Ten years ago historian Jack Granatstein famously declared that Canadian history was dead. In his 2007 book, Who Killed Canadian History?, Granatstein argued that the national story had been murdered by a combination of government bureaucrats, misguided school teachers, politically correct multiculturalists and pacifist feminists. Oh, I almost forgot, he also blamed the popularizers and journalists who attempt to appeal to a broad, non-academic audience and in the process, Granatstein thought, get almost everything wrong.

Come to think of it, that last category would include me. Which is why I know that Granatstein is the one who got it wrong. Canadian history is alive and well, especially here in British Columbia where all you have to do is look at a recent list of best-selling books to know that history, far from being a corpse, is thriving.

The issue here is what you think history should be about. For most people History — with a capital H – is about the big events: wars, elections, revolutions. The moments that shake the world and change things forever. Caesar crosses the Rubicon; Gutenberg introduces the printing press; the US drops a bomb on Hiroshima; humans reach the moon. These are the events we think of as truly historical. But what about the smaller events that affect our lives, the everyday changes that have just as much impact, sometimes more, on our communities as the world historical? Aren’t they history too?

One thing I discovered when writing my history of North Vancouver, Where Mountains Meet the Sea (Harbour Publishing), is that every community, every neighbourhood, has a history worth exploring if you take the time to discover it. In my own case, I had lived in North Van for thirty years when I embarked on my book so you’d think I would be pretty familiar with the details of its past. Yet as my research went on I found that I was discovering something new about the community almost every day.

Take Edgemont Village, for example. I was unaware that it has existed only since the end of World War Two, that it came into existence largely due to the work of architect Fred Hollingsworth who designed many of the streets and homes, and that Hollingsworth’s house, where he lived until his recent death, is one of the many West Coast modernist homes that connect the community to the history of modern architecture.

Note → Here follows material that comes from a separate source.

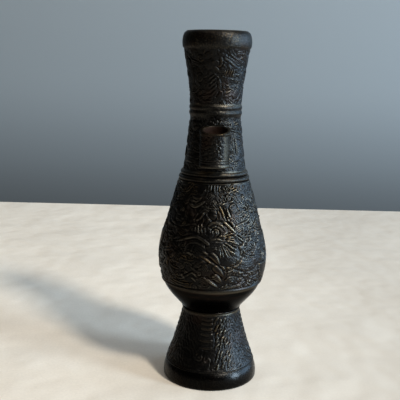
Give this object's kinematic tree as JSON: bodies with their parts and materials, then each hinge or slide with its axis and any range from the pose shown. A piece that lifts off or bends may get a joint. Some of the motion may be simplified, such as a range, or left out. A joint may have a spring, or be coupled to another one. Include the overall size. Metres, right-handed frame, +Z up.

The same goes for Lynn Valley, once known as Shaketown, the “downtown” of North Vancouver where loggers and their families made homes for themselves before Vancouver was even on the map. Or Cates Park, where Tsleil-Waututh people have lived for thousands of years.

Granted these may be curiosities rather than world historical events. But they affect the way I relate to my neighbourhood, adding deep layers to my experience of the community.

My point is that not all history is national, or international. On the contrary, most history is local. Obviously World War Two was an important world historical event. But in North Vancouver it was experienced as an upsurge in activity down at the shipyards, and the blackouts and drills run by the local Air Raid Precaution brigades. Most of us experience history closer to home as it impacts our own community.

And the fact that people love to read local illustrates to me that whatever a few academics think, history is not dead. It is not even sleeping. It is alive and kicking and living on the street corners and in the buildings that we see all around us.


Where Mountains Meet The Sea by Daniel FrancisDaniel Francis is a historian and author of over twenty books, and an editor of the Encyclopedia of British Columbia. Francis lives in North Vancouver, BC.

Where Mountains Meet the Sea: An Illustrated History of the District of North Vancouver (Harbour Publishing, 2016) presents the story of North Vancouver in all its colour and complexity. Each section of the book is richly illustrated in full colour with biographies, eyewitness memories, artifacts from the collection of the North Vancouver Museum and Archives, historic photographs, maps and charts. For more about the book, read this in-depth Q&A in the Vancouver Sun.

British Columbia Historical Federation’s Community History Award recognizes valued collections of local history and research in a particular area. The award was presented to Francis on May 27, 2017.